We use Amazon’s EC2 for video/audio switching on commodity servers in a fully-virtualized environment. This enables on-demand scalability and delivery cost advantages that MCU-based providers cannot achieve and won’t be able to pursue without massive architectural changes. We even have the ability to run in partner or customer owned data centers where desired.
Today we run TenHands on a fungible QoS enabled network that we buy. It has 0% packet loss and 14 PoPs with STUN/TURN infrastructure for firewall and NAT traversal.
And the communication between the web browser client and your servers?
We chose a simple light weight signaling protocol that runs over WebSockets to communicate between the client and the server infrastructure. This provided us the flexibility to support new features fairly easily without being burdened by the requirements of implementing something heavy like SIP.
You have decided to tackle the relatively crowded enterprise video conferencing market. How do you plan on differentiating your offer and compete successfully?
TenHands’ “special sauce” is in its architecture: we deliver personal (desktop, mobile) video as a virtualized cloud computing solution using WebRTC As a result, we gained disruptive cost advantages that translates to great affordability.
Our architecture has the inherent advantage of easy integration with any cloud based applications.
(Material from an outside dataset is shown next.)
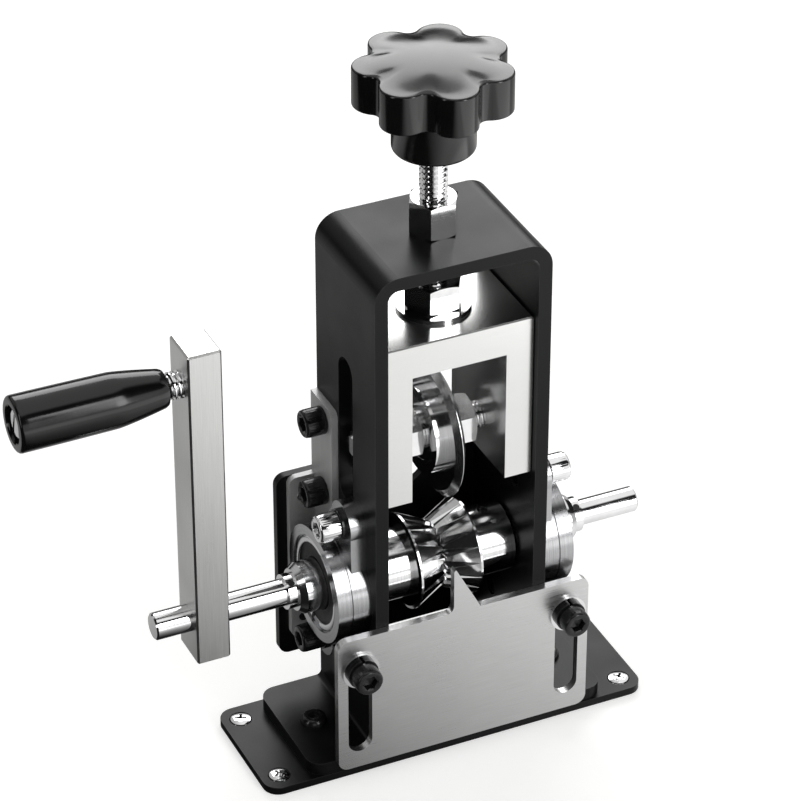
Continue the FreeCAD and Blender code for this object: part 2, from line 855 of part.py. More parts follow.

For example, TenHands has already seamlessly integrated its real time video and voice with Salesforce, Jive Software, LogMeIn, Box, Dropbox and Facebook. As a result, we are able to power video-centric real time communication in third party applications where client based and hardware offers cannot.
Who do you see as your main competitors in this space? Companies such as Vidtel and BlueJeans? Cisco WebEX? Polycom?
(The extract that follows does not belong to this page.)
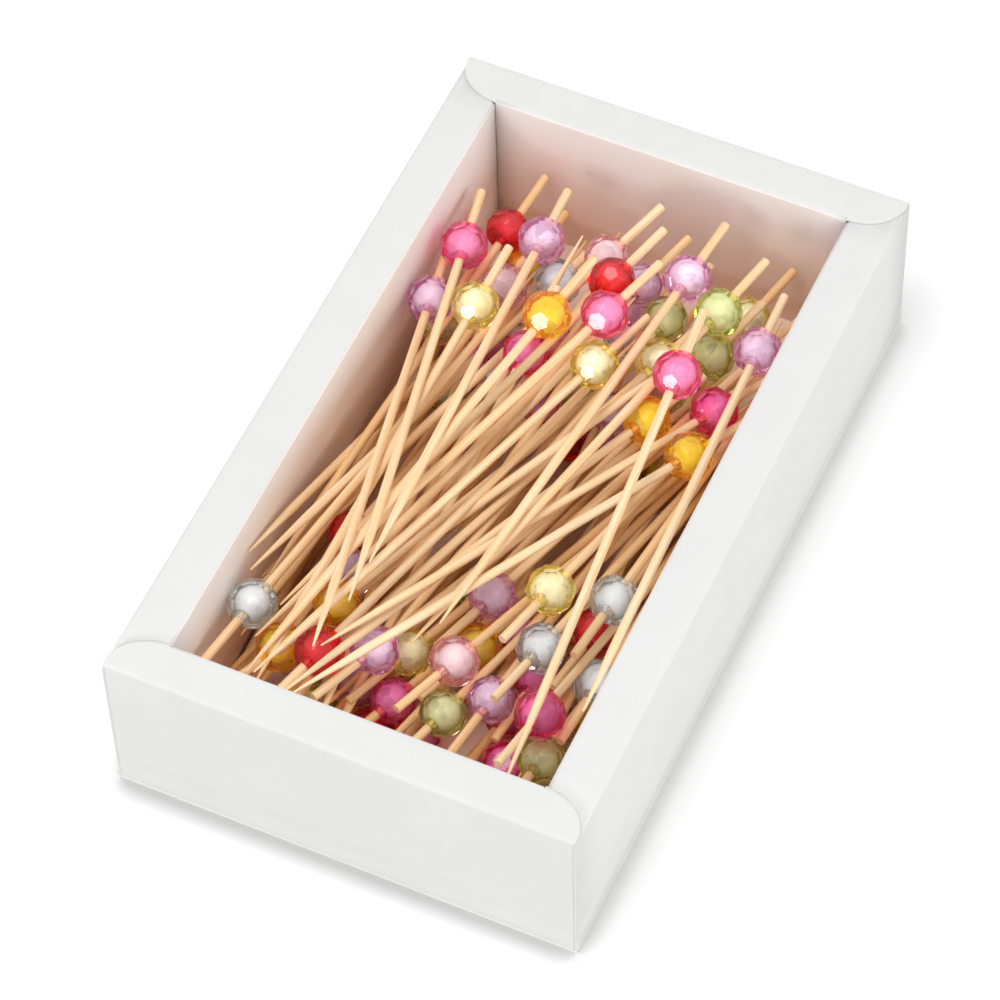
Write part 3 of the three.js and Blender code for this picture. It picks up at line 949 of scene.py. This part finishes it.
def add_side_wall(name, node_name, turned):
    """A long wall, whose rim ends under the end walls' ears."""
    up, outer, flat, inner, down = fold_profile(SIDE_RIM, SIDE_TOP)
    rim_end = HALF_LENGTH - CARD - CORNER_GAP
    ends = [HALF_LENGTH] * (len(up) + len(outer) - 1) + [rim_end] * (len(flat) + 1)
    ends += [INNER_Y - INNER_GAP] * (len(inner) + len(down))
    profile = up + outer + flat + inner + down
    points, rows = [], []
    for (t, z), end in zip(profile, ends):
        row = []
        for y in spread(-end, end, LONG_STEPS):
            row.append(len(points))
            points.append(Vector((HALF_WIDTH - t, y, z)))
        rows.append(row)
    add_card(name, points, grid_faces(rows), node_name, turned)


def add_end_wall(name, node_name, turned):
    """The end wall with an ear over each side rim, whose free edge is a quarter arc."""
    up, outer, flat, inner, down = fold_profile(END_RIM, TRAY_HEIGHT)
    wall_end = HALF_WIDTH - CARD - CORNER_GAP
    inner_end = INNER_X - CORNER_GAP
    ear_end = HALF_WIDTH - EAR_INSET
    r = CREASE_RADIUS
    lip = r + EAR_LIP
    points = []

    def corner(x, t, z):
        points.append(Vector((x, HALF_LENGTH - t, z)))
        return len(points) - 1

    columns = spread(-inner_end, inner_end, LONG_STEPS)
    rows = [[corner(x, t, z) for x in columns] for t, z in up + outer + flat + inner + down]
    faces = grid_faces(rows)
    shared = len(up) + len(outer) + len(flat)
    shares = [(t - r) / (END_RIM - r) for t, _ in [outer[-1], *flat]] + [1.0]
    for side in (-1, 1):
        before = [rows[i][0 if side < 0 else -1] for i in range(shared)]
        before.append(corner(side * inner_end, END_RIM, TRAY_HEIGHT))
        for k in range(1, EAR_STEPS + 1):
            turn = math.pi / 2 * (1 - k / EAR_STEPS)
            reach = inner_end + (ear_end - inner_end) * math.cos(turn)
            end = lip + (END_RIM - lip) * math.sin(turn)
            column = []
            for t, z in up + outer[:-1]:
                risen = max(0, (z - TRAY_HEIGHT + r) / r)
                tucked = min(reach, wall_end + (reach - wall_end) * risen)
                column.append(corner(side * tucked, t, z))
            for share in shares:
                column.append(corner(side * reach, r + (end - r) * share, TRAY_HEIGHT))
            for i in range(len(column) - 1):
                faces.append([before[i], column[i], column[i + 1], before[i + 1]])
            before = column
    add_card(name, points, faces, node_name, turned)


add_side_wall("right_side_card", "side_wall_right", False)
add_side_wall("left_side_card", "side_wall_left", True)
add_end_wall("far_end_card", "end_wall_far", False)
add_end_wall("near_end_card", "end_wall_near", True)
floor_node = frame["nodes"]["tray_floor"]
floor_node.data.materials.clear()
floor_node.data.materials.append(WHITE_CARD)


# Stage, lamps and camera


def background_share(tree):
    """1 for rays that show the background: from the camera, mirrored, or through the beads."""
    path = node(tree, "ShaderNodeLightPath")
    share = path.outputs["Is Camera Ray"]
    for kind in ("Is Glossy Ray", "Is Transmission Ray"):
        either = node(tree, "ShaderNodeMath", operation="MAXIMUM")
        link(tree, share, either.inputs[0])
        link(tree, path.outputs[kind], either.inputs[1])
        share = either.outputs["Value"]
    return share


def table_material():
    """A white table with a faint glow of its own and the tray's contact shadow."""
    material, tree, output = new_material("table")
    place = place_on(tree)
    clouds = ramp(tree, noise(tree, place, 30.0), TABLE_COLOURS)
    near = node(tree, "ShaderNodeAmbientOcclusion", samples=CONTACT_SAMPLES)
    near.inputs["Distance"].default_value = CONTACT_REACH
    before = ramp(tree, near.outputs["AO"], CONTACT_BEFORE)
    beside = ramp(tree, near.outputs["AO"], CONTACT_BESIDE)
    y = axes_of(tree, place)["Y"]
    front = low_share(tree, y, CONTACT_TURN - HALF_LENGTH, -CONTACT_TURN - HALF_LENGTH)
    contact = mixed(tree, "MIX", front, beside, before)
    seen = mixed(tree, "MULTIPLY", 1.0, clouds, contact)
    lit = node(tree, "ShaderNodeBsdfDiffuse")
    link(tree, seen, lit.inputs["Color"])
    glow = node(tree, "ShaderNodeEmission", Strength=FLOOR_GLOW)
    link(tree, seen, glow.inputs["Color"])
    both = node(tree, "ShaderNodeAddShader")
    link(tree, lit.outputs["BSDF"], both.inputs[0])
    link(tree, glow.outputs["Emission"], both.inputs[1])
    shown = both.outputs["Shader"]
    dull = node(tree, "ShaderNodeBsdfDiffuse", Color=TABLE_UNSEEN).outputs["BSDF"]
    link(tree, chosen(tree, background_share(tree), dull, shown), output.inputs["Surface"])
    return material


def add_table():
    mesh = bpy.data.meshes.new("table")
    far = TABLE_HALF
    corners = [(-far, -far, 0), (far, -far, 0), (far, far, 0), (-far, far, 0)]
    mesh.from_pydata(corners, [], [(0, 1, 2, 3)])
    mesh.materials.append(table_material())
    table = bpy.data.objects.new("table", mesh)
    bpy.context.scene.collection.objects.link(table)


def add_lamp(name, direction, distance, size, radiance):
    """A square lamp that faces the tray and shines with that radiance."""
    data = bpy.data.lights.new(name, "AREA")
    data.shape = "SQUARE"
    data.size = size
    data.energy = radiance * math.pi * size * size
    lamp = bpy.data.objects.new(name, data)
    bpy.context.scene.collection.objects.link(lamp)
    direction = direction.normalized()
    lamp.location = direction * distance + LAMP_AIM
    lamp.rotation_euler = direction.to_track_quat("Z", "Y").to_euler()


def add_world():
    """Even light on the object, and a white background."""
    world = bpy.data.worlds.new("studio")
    bpy.context.scene.world = world
    world.use_nodes = True
    tree = world.node_tree
    tree.nodes.clear()
    output = tree.nodes.new("ShaderNodeOutputWorld")
    light, white = [
        node(tree, "ShaderNodeBackground", Color=(1, 1, 1, 1), Strength=strength)
        for strength in (WORLD_LIGHT, WORLD_WHITE)
    ]
    dim, shown = light.outputs["Background"], white.outputs["Background"]
    link(tree, chosen(tree, background_share(tree), dim, shown), output.inputs["Surface"])


def add_camera():
    data = bpy.data.cameras.new("camera")
    data.lens = CAMERA_LENS
    data.sensor_width = CAMERA_SENSOR
    data.clip_start = CAMERA_NEAR
    data.clip_end = CAMERA_FAR
    camera = bpy.data.objects.new("camera", data)
    bpy.context.scene.collection.objects.link(camera)
    up = CAMERA_RIGHT.cross(CAMERA_FORWARD)
    turn = Matrix((CAMERA_RIGHT, up, -CAMERA_FORWARD)).transposed().to_4x4()
    camera.matrix_world = Matrix.Translation(CAMERA_PLACE) @ turn
    bpy.context.scene.camera = camera


add_table()
add_world()
add_camera()
for lamp in LAMPS:
    add_lamp(*lamp)

bpy.context.scene.view_settings.view_transform = "Standard"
As a video technology TenHands is typically compared to OTT alternatives such as Skype, HDFaces, and Google Hangouts. We expect that these providers will eventually move to WebRTC.
Vidtel and BlueJeans have been primarily focused on interoperability and while BlueJeans has added WebRTC access their architecture and commercial ($200 per port) capability contrasts sharply with TenHands partner centric solution that has a delivery cost structure that enables freemium go to market.
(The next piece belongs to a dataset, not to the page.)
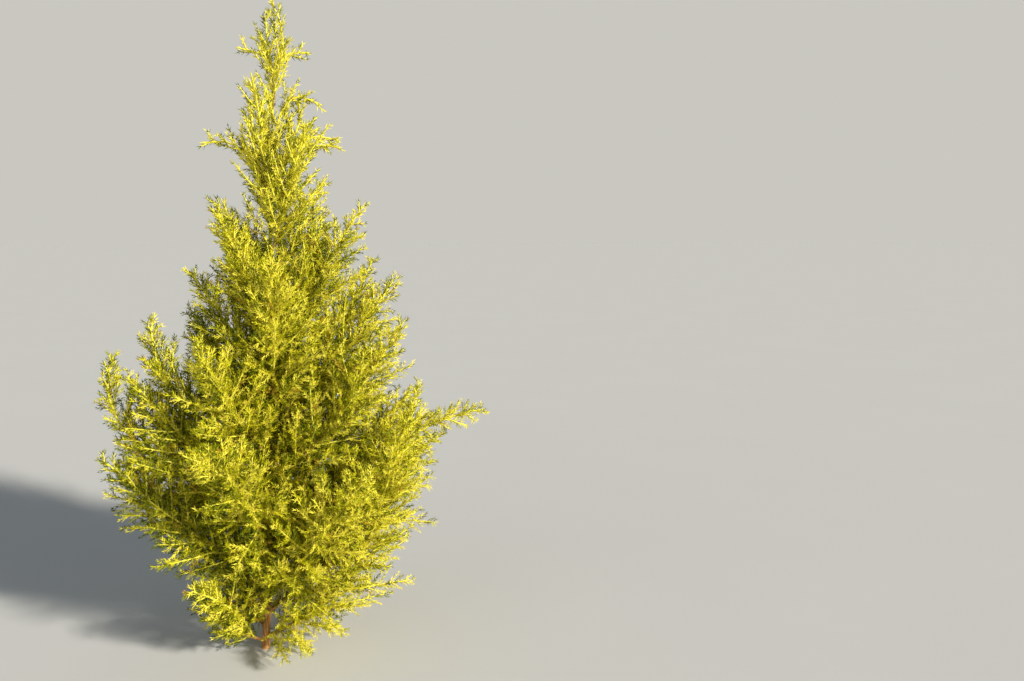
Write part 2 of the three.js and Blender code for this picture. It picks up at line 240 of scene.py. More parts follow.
def bark_material():
    """Orange-brown strips with pale edges and dark splits, green and smooth towards the tip."""
    made, wire, shader = new_material("strip_bark", 0.85, 0.3)
    place = wire.node("ShaderNodeTexCoord", {}, {}, "Object")
    drawn = wire.node("ShaderNodeMapping", {}, {"Vector": place, "Scale": (420, 420, 55)})
    fibre = wire.node("ShaderNodeTexNoise", {}, {
        "Vector": drawn, "Scale": 1.0, "Detail": 5.0, "Roughness": 0.6,
    })
    patch = wire.node("ShaderNodeTexNoise", {}, {"Vector": place, "Scale": 60.0, "Detail": 3.0})
    strips = wire.node("ShaderNodeValToRGB", {"stops": [
        (0.30, (0.12, 0.048, 0.016)), (0.45, (0.38, 0.165, 0.050)),
        (0.57, (0.60, 0.300, 0.090)), (0.75, (0.76, 0.50, 0.23)),
    ]}, {"Fac": fibre + (patch - 0.5) * BARK_PATCHINESS})
    height = wire.node("ShaderNodeSeparateXYZ", {}, {"Vector": place}, "Z")
    young = wire.node("ShaderNodeMapRange", {}, {
        "Value": height + (patch - 0.5) * GREEN_PATCHINESS,
        "From Min": GREEN_FROM, "From Max": GREEN_ABOVE,
    })
    green = wire.mixed(fibre, (0.50, 0.44, 0.045, 1), (0.80, 0.72, 0.09, 1))
    colour = wire.mixed(young, strips, green)
    relief = wire.node("ShaderNodeBump", {}, {
        "Height": fibre, "Strength": 0.55, "Distance": 0.0006,
    })
    join_up(colour, shader.inputs["Base Color"])
    join_up(0.95 - 0.25 * young, shader.inputs["Roughness"])
    join_up(relief, shader.inputs["Normal"])
    return made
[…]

I noticed you took the approach of offering a plugin of your own when browsers don’t support WebRTC. How did that work out for you?
We currently have a software free (plugin free) solution for point to point calls for the Chrome browser (beta version) and Canary channel and will be releasing it soon to our beta users – this is based entirely on WebRTC.
Meanwhile, we will continue to provide a plugin as well to complement the current shortcomings of WebRTC (such as its lack of availability in a majority of browsers) and to include the ability to provide multi-point calling, rich HD video, dynamic media adaptation across a diverse set of network conditions, call statistics, etc.
What challenges did you encounter when using WebRTC and developing a native browser video client?
Providing a commercial offer that works reasonably well and offers business class support required the team to add quite a few things that were missing (and are still missing). We also needed to augment the implementation to account for some additional capabilities required in order to support what would be considered basic for any business class video:
- Lack of robust support for firewall/NAT traversal
- Lack of API’s to support exposing real time audio/video statistics to the application
- Keeping up with constantly evolving standards (none->ROAP->JSEP…)
- Missing support for native screen sharing
- Better traffic shaping algorithms under conditions of latency, loss and jitter to support real world deployments
What would you change in WebRTC given the opportunity?
There are things we learned in the months we have worked with WebRTC. Based on that we would recommend the following:
- A more fine-granular API (compared to the current) that allows implementations of various software stacks in WebRTC (such as the ICE or the RTP/RTCP) to inter-operate with those from others. Building the TenHands service entailed making our (WebRTC-based) client plugin work with a cloud-based media server that uses different ICE and RTP/RTCP stack implementations. Working through this process, made us realize the need for such an API. Such an API would allow, as an example, an implementation with a rich tool-set to talk to a “basic” implementation by configuring the former appropriately.
- As plugin-free incarnations of WebRTC becomes ubiquitous, a rich API that exposes media transmission and reception stats to the application could come in handy as it allow an application such as ours to do a few things that are valuable from our perspective:
- Let the application determine the appropriate action/response (changing bit rate, resolution, frame rate, turn off video etc.) based on application needs
- Allow applications to store call statistics in our backend infrastructure for debugging/troubleshooting/inference purposes
- More control over various media traversal options. Making our application work in various corporate networks often required us to augment schemes that existed in the “off the shelf” implementation of WebRTC. We also wanted control over the “paths” used for establishing a media session: STUN vs. RELAY based on user level policies or dynamically based on certain quality metrics observed during a call (loss, latency, jitter) observed during a call. We further wanted to control the client behavior when new network interfaces were discovered (eg: User started off call with an active WiFi connection; plugged in wired LAN later).
- On the implementation side, it would be nice to get support for more video codecs (specifically H.264 + SVC) and support for TURN based media traversal
What’s next for TenHands?
We just added our own chat and our own screen share capability. iOS is in the works, and then Android. Additional features on the roadmap include recording, indexing and content management (YouTube like) of the content.
We will soon offer an SDK/API to the general public so that everyone can easily add real time video, voice and collaboration tools to their social and collaboration cloud based applications.